Heather · December 8, 2025, 9:22pm

Example: The EPA’s Air Quality Data Disappearances. During the Trump administration, EPA pages that hosted particulate matter, ozone, and climate science datasets were removed, redesigned, or “redirected to nowhere” with no notice. Researchers found that entire datasets had been replaced by placeholder pages with text like “coming soon.” Independent watchdogs (Environmental Data & Governance Initiative) documented over 5,000 federal web pages altered or removed, including vital PM2.5 datasets. These datasets weren’t legally removed but rather relocated, hidden, or de-linked.

Play: Recover

Recover missing years from the End of Term Web Archives. Search archived EPA datasets from prior administrations to restore missing tables. https://archive.org/details/EndOfTerm2024WebCrawls

Play: Rebuild

Rebuild missing years using state environmental monitors + satellite aerosol data.

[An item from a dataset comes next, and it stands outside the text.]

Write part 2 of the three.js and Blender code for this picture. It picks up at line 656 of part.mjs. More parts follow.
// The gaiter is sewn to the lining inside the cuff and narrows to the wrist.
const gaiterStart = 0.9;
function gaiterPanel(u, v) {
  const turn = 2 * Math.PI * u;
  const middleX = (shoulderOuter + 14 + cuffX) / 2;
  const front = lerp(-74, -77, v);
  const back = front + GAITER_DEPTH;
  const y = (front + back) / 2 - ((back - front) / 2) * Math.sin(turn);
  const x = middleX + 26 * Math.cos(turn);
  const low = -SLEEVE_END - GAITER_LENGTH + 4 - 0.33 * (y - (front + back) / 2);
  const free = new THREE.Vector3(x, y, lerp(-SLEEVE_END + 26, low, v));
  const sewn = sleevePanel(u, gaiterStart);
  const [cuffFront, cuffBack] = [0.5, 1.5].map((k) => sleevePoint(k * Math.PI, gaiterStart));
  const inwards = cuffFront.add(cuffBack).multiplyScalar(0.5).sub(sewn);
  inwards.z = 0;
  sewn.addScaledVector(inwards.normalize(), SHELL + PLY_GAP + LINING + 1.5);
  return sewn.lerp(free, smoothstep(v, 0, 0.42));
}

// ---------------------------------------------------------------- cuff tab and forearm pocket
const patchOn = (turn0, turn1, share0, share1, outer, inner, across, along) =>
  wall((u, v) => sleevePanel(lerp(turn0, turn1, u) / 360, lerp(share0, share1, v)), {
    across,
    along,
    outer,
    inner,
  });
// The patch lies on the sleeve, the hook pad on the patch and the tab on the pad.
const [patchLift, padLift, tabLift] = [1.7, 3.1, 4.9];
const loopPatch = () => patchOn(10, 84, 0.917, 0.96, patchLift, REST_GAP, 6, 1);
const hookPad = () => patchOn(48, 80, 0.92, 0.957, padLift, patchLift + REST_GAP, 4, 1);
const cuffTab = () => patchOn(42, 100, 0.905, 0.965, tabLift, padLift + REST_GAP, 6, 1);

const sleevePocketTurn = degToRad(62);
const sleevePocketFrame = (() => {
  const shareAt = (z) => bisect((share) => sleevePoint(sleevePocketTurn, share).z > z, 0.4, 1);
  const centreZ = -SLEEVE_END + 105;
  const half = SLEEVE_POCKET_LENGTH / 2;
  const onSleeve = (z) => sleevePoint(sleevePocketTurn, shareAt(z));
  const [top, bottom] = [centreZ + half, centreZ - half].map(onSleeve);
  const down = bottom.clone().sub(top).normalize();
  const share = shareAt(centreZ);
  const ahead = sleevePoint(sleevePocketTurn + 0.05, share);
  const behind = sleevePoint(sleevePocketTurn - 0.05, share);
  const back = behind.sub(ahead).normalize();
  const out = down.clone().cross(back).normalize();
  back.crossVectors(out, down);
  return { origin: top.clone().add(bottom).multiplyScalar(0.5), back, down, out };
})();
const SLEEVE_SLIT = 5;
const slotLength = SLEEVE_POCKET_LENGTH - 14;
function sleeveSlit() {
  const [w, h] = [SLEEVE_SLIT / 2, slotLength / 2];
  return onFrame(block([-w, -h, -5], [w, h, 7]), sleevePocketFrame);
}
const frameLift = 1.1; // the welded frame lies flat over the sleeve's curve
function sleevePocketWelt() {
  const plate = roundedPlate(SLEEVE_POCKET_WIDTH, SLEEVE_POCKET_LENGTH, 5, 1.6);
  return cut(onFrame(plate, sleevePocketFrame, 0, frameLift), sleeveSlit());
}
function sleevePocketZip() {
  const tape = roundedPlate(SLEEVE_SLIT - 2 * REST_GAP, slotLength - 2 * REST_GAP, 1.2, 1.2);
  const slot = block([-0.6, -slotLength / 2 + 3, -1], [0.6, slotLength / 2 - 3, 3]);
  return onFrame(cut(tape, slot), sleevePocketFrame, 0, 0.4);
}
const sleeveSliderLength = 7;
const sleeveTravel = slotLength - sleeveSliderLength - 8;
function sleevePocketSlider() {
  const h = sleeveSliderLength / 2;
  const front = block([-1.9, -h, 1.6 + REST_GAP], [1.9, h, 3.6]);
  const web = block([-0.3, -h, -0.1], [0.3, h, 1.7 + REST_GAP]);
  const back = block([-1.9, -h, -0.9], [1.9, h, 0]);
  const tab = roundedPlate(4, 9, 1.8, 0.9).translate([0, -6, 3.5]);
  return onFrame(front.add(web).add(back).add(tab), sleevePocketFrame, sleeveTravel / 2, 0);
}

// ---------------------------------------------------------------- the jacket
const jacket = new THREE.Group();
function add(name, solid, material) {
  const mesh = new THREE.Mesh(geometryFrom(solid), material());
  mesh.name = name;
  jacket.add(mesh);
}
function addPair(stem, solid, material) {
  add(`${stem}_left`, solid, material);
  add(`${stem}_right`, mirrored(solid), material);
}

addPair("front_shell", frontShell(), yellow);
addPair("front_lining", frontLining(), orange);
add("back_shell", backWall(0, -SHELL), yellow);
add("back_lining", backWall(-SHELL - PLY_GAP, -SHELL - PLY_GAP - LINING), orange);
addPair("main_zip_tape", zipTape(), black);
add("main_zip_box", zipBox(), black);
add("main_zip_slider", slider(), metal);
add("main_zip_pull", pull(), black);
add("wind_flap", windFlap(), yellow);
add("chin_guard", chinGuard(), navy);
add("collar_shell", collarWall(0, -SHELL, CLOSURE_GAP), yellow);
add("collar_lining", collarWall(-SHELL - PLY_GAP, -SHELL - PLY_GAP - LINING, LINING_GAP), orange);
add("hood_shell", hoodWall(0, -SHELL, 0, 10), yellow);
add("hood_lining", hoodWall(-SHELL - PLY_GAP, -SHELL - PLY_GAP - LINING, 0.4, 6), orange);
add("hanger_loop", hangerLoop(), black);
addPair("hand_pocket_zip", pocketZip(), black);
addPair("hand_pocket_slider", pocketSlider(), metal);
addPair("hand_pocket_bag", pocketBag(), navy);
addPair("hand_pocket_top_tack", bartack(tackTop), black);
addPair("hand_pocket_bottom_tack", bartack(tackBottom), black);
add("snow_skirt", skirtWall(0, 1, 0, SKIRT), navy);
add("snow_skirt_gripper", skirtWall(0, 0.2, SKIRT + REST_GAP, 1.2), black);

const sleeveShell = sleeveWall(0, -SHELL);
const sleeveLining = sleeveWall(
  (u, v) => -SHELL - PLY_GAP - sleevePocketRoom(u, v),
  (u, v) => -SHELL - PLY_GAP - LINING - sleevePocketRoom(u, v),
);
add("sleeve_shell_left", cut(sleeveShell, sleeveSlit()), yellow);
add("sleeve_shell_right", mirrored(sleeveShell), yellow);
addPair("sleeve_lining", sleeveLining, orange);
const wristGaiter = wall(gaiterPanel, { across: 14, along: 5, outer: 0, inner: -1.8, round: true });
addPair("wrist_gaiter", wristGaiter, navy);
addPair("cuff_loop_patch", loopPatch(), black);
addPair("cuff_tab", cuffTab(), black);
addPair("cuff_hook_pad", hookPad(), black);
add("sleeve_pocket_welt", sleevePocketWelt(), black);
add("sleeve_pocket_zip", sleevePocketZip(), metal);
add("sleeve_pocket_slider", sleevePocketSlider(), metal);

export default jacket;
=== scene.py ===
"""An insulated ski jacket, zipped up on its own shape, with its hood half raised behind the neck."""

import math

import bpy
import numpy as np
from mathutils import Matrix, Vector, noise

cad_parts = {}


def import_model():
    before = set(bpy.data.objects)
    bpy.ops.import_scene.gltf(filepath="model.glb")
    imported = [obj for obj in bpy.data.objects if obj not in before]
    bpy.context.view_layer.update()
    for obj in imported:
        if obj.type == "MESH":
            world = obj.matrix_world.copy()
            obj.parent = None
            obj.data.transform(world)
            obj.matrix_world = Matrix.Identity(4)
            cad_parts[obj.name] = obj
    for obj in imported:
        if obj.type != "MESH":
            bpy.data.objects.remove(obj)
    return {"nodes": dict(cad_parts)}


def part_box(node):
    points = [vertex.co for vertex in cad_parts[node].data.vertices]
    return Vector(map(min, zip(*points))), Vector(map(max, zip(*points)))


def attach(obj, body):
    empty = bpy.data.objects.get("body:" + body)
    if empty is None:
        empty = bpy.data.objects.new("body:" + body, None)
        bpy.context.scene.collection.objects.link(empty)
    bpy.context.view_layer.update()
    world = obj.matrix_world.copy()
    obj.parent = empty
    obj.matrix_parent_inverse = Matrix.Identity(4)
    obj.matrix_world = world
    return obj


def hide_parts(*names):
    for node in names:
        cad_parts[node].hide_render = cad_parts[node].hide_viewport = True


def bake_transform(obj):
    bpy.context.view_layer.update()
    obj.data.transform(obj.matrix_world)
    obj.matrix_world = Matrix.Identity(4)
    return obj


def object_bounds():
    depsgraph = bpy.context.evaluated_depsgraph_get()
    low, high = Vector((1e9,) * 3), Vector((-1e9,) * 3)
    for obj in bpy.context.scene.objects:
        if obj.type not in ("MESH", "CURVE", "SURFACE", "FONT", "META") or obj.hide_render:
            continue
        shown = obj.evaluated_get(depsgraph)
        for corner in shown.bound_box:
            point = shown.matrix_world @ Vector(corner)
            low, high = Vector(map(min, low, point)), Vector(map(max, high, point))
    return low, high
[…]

Blend state air monitoring feeds with NASA aerosol optical depth (AOD) to reconstruct missing EPA exposure years. https://earthdata.nasa.gov/

Play: Supplement

Supplement gaps with university repositories and citizen-science networks like SafeCast. Community sensor networks often preserve continuous air-quality readings even when federal portals break. https://safecast.org/
Play: Bayesian Model

Use Bayesian hierarchical gap-filling to estimate missing years with principled uncertainty. Borrow strength across nearby monitors, years, and locations to create defensible estimates. https://mc-stan.org/

Play: Smoothing Model

Apply multi-year smoothing and confidence intervals to stabilize incomplete time series. Use rolling averages and uncertainty ranges to avoid over-interpreting broken year-by-year data. https://cran.r-project.org/web/packages/zoo/index.html

Anything we should add?